In coerenza con il nuovo regime, che guarda più al livello che non alla velocità di crescita, la Fed deve aspettare che il livello dei prezzi rientri in linea con il trend. Per chiarire, con il precedente regime di inflation targeting tradizionale, la Fed si sarebbe accontentata che la curva del livello dei prezzi tornasse parallela al trend. Con il nuovo regime, la Fed si pone un obiettivo più ambizioso, cioè di far rientrare il livello dei prezzi esattamente in coincidenza con il trend del 2%. Di fatto lo shock inflazionistico legato alla ripresa post-Covid sta aiutando la Fed a recuperare il “difetto” di inflazione degli anni precedenti. 

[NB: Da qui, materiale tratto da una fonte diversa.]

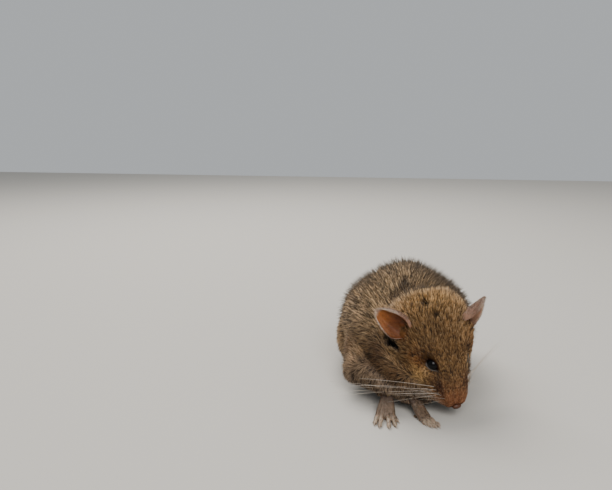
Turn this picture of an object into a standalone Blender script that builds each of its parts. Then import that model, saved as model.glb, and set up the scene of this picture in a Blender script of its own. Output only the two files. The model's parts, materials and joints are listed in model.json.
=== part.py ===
"""Field mouse, life size: crouched on all fours, back arched, head bowed and turned to its left.

The frame has +Z up with the floor at Z 0. The mouse faces -Y, so its left side is +X. The origin
is the middle of the bottom of the whole animal's box. Sizes here are in millimetres and are
turned to metres where a mesh is made.

The flesh is modelled whole, out to the tips of the coat: lofts and tubes are fused by a voxel
remesh, smoothed, and parted into named pieces by thin cuts. Feet, ears, eyes, nose and tail are
made on their own and meet the flesh across the same thin gap.
"""

import math
from dataclasses import dataclass

import bmesh
import bpy
from mathutils import Matrix, Vector

MM = 0.001
GAP = 0.3  # clear space between neighbouring pieces
SIDES = ("right", "left")

# ---- driving dimensions, in millimetres and degrees -------------------------------------------

# The head: its own frame starts at the nose tip and is turned by these angles from facing -Y.
NOSE_TIP = Vector((13.6, -27.4, 3.1))
HEAD_YAW = 34.0  # towards the mouse's left
HEAD_PITCH = 54.0  # below the horizon
HEAD_ROLL = 10.0  # positive lifts the left side

# Each eye's middle: aside of the midline, behind the nose tip, above.
EYE_MIDDLE = {"right": (3.9, 11.2, 3.05), "left": (4.45, 11.6, 2.3)}
EYE_RADIUS = 1.72

EAR_BACK = {"right": 22.7, "left": 21.4}  # ear root behind the nose tip
EAR_ASIDE = {"right": 10.4, "left": 9.4}
EAR_ABOVE = 3.4
EAR_ROOT = 3.4  # how far its root runs into the head
EAR_LENGTH = {"right": 9.1, "left": 10.6}
EAR_HALF_WIDTH = 4.9  # measured round its curl
EAR_SKEW = 0.22  # how much wider its inner half is than its outer half
EAR_ROLL = 62.0  # how far its inner edge turns over, on top of its curl
EAR_WALL = 0.6
# Each ear's axis and the way that it opens, as shares of sideways, upwards and backwards.
EAR_AXIS = {"right": (0.72, 0.05, 0.69), "left": (0.95, 0.06, 0.34)}
EAR_OPENING = {"right": (0.35, 0.80, -0.45), "left": (0.70, 0.50, -0.45)}

WHISKER_RADIUS = 0.17
WHISKER_ROWS = (0, 2, 3)  # rows of the whisker pad, from the lowest, that have a long whisker
# Each side's longest whisker, and how far the lowest row runs back and up for each part sideways.
WHISKERS = {"right": (26.0, 0.20, -0.25), "left": (16.5, 0.60, 0.05)}

TAIL_BASE_RADIUS = 1.9
TAIL_TIP_RADIUS = 0.45

FLESH_VOXEL = 0.55
FLESH_TRIANGLES = 1620
FOOT_VOXEL = 0.2
FOREFOOT_TRIANGLES = 315
HINDFOOT_TRIANGLES = 310


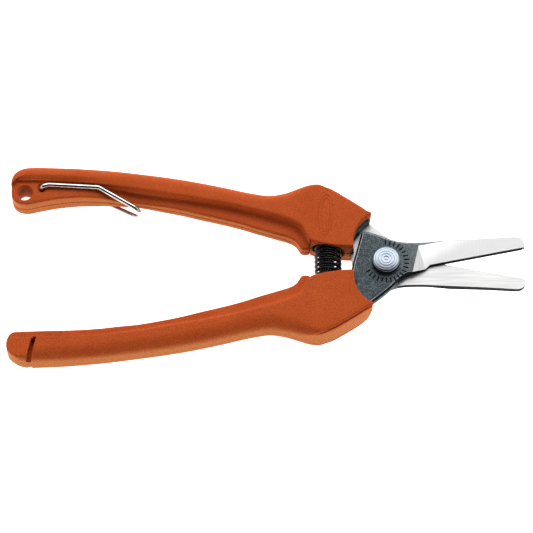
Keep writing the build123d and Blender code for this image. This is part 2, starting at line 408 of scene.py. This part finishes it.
def turned_steel():
    """Bright turned steel of the rivet: rings left by the tool."""
    material, shader = principled("turned_steel", (0.78, 0.81, 0.86), 0.25, 1.0)
    tree, nodes, links = nodes_of(material)
    coords = nodes.new("ShaderNodeTexCoord")
    shift = nodes.new("ShaderNodeMapping")
    shift.inputs["Location"].default_value = (-PIVOT.x, -PIVOT.y, -PIVOT.z)
    rings = nodes.new("ShaderNodeTexWave")
    rings.wave_type, rings.rings_direction = "RINGS", "Z"
    rings.inputs["Scale"].default_value = 900
    rings.inputs["Distortion"].default_value = 1.2
    rings.inputs["Detail"].default_value = 2
    links.new(coords.outputs["Object"], shift.inputs["Vector"])
    links.new(shift.outputs["Vector"], rings.inputs["Vector"])
    links.new(ramp(tree, rings.outputs["Fac"], [(0.0, (0.15, 0.178, 0.21)), (1.0, (0.235, 0.258, 0.285))]),
              shader.inputs["Base Color"])
    links.new(ramp(tree, rings.outputs["Fac"], [(0.0, 0.34), (1.0, 0.2)]), shader.inputs["Roughness"])
    links.new(bump(tree, rings.outputs["Fac"], 0.3, 0.00003), shader.inputs["Normal"])
    return material


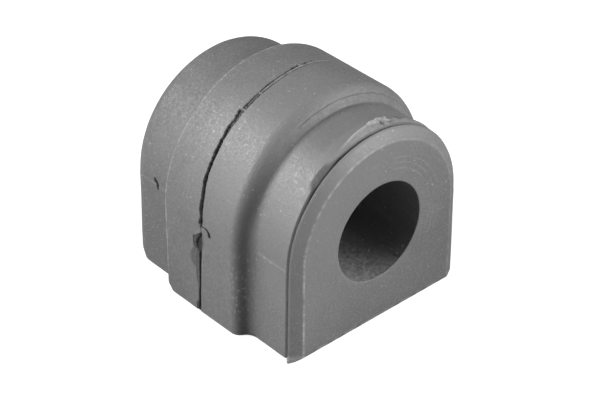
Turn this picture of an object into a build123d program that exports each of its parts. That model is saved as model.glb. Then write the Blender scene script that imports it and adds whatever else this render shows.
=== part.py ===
from build123d import *
from math import radians, tan
import os

# Stabiliser-bar bush, a single moulding of solid rubber.
# Its end view is a D: a flat base, straight sides and a round head about the bore.
# A raised band runs round the head and down both sides, between two S-shaped shoulders.
# The strap that clamps the bush to the chassis fits over the band, and the bar passes
# through the bore.
#
# Millimetres. The origin is the centre of the flat base, +Z is up through the bore,
# and the bore runs along Y. The end with the parting lip faces -Y.

# Bore
bore_diameter = 24.0
bore_height = 23.0  # flat base to bore axis
mouth_rounding = 0.5  # softened edge where the bar enters, at both ends

# Plain end sections, one each side of the band
length = 54.2  # overall, along the bore
end_width = 49.0
far_rounding = 3.8  # rim of the end that is moulded in one with the body

# Raised band
band_rise = 3.4  # how far the band stands proud of the end sections
band_width = 25.1  # along the bore, measured half way down the shoulders
shoulder_angle = 50.0  # slope of a shoulder to the bore axis, in degrees
shoulder_crest = 2.8  # radius where the band rolls over
shoulder_root = 4.0  # radius where a shoulder runs out on the end section

# Lip: the shallow ring at the near end, shaped by the mould's end plate
lip_length = 1.9
lip_drop = 2.5  # how far the lip falls in from its outer edge to the end face
lip_rim = 0.5  # softened edge where the lip meets the end face

# Parting line behind the lip: a small step down, with a crease at its foot
parting_step = 0.25
crease_width = 1.2
crease_depth = 0.35

# Seam round the middle of the band, where the halves of the mould meet
seam_width = 0.6
seam_height = 0.25

# Places that follow from the sizes above
end_radius = end_width / 2
band_radius = end_radius + band_rise
shoulder_run = band_rise / tan(radians(shoulder_angle))
crown_edge = (band_width - shoulder_run) / 2
shoulder_foot = (band_width + shoulder_run) / 2
near_end = -length / 2
far_end = length / 2
lip_back = near_end + lip_length
lip_radius = end_radius - parting_step

# Half outline in plan: X is the distance out from the bore axis, Y runs along the bore
with BuildSketch() as half_outline:
    with BuildLine():
        Polyline(
            (0, near_end),
            (lip_radius - lip_drop, near_end),
            (lip_radius, lip_back),
            (end_radius, lip_back + crease_width),
            (end_radius, -shoulder_foot),
            (band_radius, -crown_edge),
            (band_radius, crown_edge),
            (end_radius, shoulder_foot),
            (end_radius, far_end),
            (0, far_end),
            close=True,
        )
    make_face()
    fillet(half_outline.vertices().group_by(Axis.X)[-1], radius=shoulder_crest)
    shoulder_feet = half_outline.vertices().filter_by(
        lambda v: abs(abs(v.Y) - shoulder_foot) < 1e-6
    )
    fillet(shoulder_feet, radius=shoulder_root)
    far_rim = half_outline.vertices().group_by(Axis.Y)[-1].sort_by(Axis.X)[-1]
    fillet(far_rim, radius=far_rounding)
    lip_corner = half_outline.vertices().group_by(Axis.Y)[0].sort_by(Axis.X)[-1]
    fillet(lip_corner, radius=lip_rim)
    # the crease: a narrow vee at the back of the lip
    with BuildLine():
        Polyline(
            (lip_radius, lip_back),
            (lip_radius - crease_depth, lip_back + crease_width / 4),
            (end_radius, lip_back + crease_width),
            close=True,
        )
    make_face(mode=Mode.SUBTRACT)
    # the seam: a low ridge on the crown of the band
    with Locations((band_radius, 0)):
        Rectangle(2 * seam_height, seam_width)

with BuildPart() as bush:
    # Straight-sided foot, from the flat base up to the height of the bore axis
    with BuildSketch(Plane.XY):
        add(half_outline)
        mirror(about=Plane.YZ)
    extrude(amount=bore_height)

    # Round head, the same outline turned over the bore axis
    with BuildSketch(Plane.XY.offset(bore_height)):
        add(half_outline)
    revolve(axis=Axis((0, 0, bore_height), (0, -1, 0)), revolution_arc=180)

    # Bore for the bar, right through
    with Locations(Location((0, near_end, bore_height), (90, 0, 0))):
        Hole(radius=bore_diameter / 2, depth=length)
    end_faces = bush.faces().filter_by(Axis.Y)
    mouths = end_faces.edges().filter_by(GeomType.CIRCLE).filter_by(
        lambda e: abs(e.radius - bore_diameter / 2) < 1e-6
    )
    fillet(mouths, radius=mouth_rounding)

bush.part.label = "bush"

os.makedirs("parts", exist_ok=True)
export_step(bush.part, "parts/bush.step")
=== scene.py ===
"""A moulded rubber bush that holds a 24 mm stabiliser bar in its strap, with its torn mould flash."""

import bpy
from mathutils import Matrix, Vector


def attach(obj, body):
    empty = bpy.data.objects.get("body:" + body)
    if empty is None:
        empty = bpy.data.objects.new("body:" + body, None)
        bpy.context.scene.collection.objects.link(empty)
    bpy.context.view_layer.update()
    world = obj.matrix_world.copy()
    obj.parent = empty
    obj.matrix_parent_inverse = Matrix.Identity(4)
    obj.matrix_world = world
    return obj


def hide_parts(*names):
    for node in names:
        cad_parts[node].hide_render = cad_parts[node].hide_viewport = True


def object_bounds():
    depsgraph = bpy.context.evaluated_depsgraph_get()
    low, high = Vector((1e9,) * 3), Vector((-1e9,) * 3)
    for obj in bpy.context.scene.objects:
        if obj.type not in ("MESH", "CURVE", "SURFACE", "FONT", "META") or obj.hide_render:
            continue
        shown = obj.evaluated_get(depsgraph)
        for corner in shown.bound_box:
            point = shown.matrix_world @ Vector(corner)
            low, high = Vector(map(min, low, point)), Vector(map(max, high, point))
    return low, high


bl_info = {
    "name": "Stabiliser bar bush",
    "version": (1, 0, 0),
    "blender": (4, 5, 0),
    "location": "View3D > Sidebar > Bush",
    "description": "Makes a moulded rubber bar bush with its parting crack, flash and worn skin",
    "category": "Object",
}

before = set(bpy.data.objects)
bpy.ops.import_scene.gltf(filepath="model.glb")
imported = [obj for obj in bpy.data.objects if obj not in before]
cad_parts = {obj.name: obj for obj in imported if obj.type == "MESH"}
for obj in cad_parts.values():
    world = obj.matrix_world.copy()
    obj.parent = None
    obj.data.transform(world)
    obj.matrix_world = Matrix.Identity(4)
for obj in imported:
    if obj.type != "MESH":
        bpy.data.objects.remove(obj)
CAD_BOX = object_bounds()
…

La Bce, per propria scelta, ha invece adottato come riferimento un indice diverso del livello prezzi, cosiddetto HICP (Harmonized Index of Consumer Prices). La principale differenza è che questo indice esclude la componente di immobili e affitti. Ma in questo caso la differenza è irrilevante. Guardando alla zona Euro la spiegazione dell’inerzia di politica monetaria è ancora più evidente. L’indice HICP in Europa è ben più distante dal trend del 2%. E’ vero che il regime di politica monetaria della Bce non è (ancora) assimilabile a quello americano, e quindi non costringe necessariamente la Bce ad attendere che il livello dei prezzi torni a sovrapporsi al trend. Ma certamente la zona Euro sconta anni di stagnazione, bassa domanda e (quasi) deflazione, tutti ben visibili dal lungo periodo in cui i prezzi si sono attestati al di sotto del trend di riferimento. 


E’ per questo motivo che la Bce declama pazienza. Non tanto perché si possa immaginare che lo shock inflazionistico della ripresa post-Covid sia “temporaneo”. Ma essenzialmente perché questa spinta inflazionistica dal lato dell’offerta colpisce la zona Euro dopo diversi anni di inflazione troppo bassa, che ha costretto la Bce ad adottare diversi strumenti di politica monetaria non convenzionale. Quello della pazienza è un gioco a oggi giustificabile, ma comunque rischioso. Perché esercitare pazienza richiede che le aspettative di inflazione futura rimangano sotto controllo. In Europa forse ancora no, ma negli USA certamente la quiete delle aspettative di inflazione non potrà durare ancora per molto. Anticipare questa variazione, invece di seguirla, è la sfida prossima per la politica monetaria.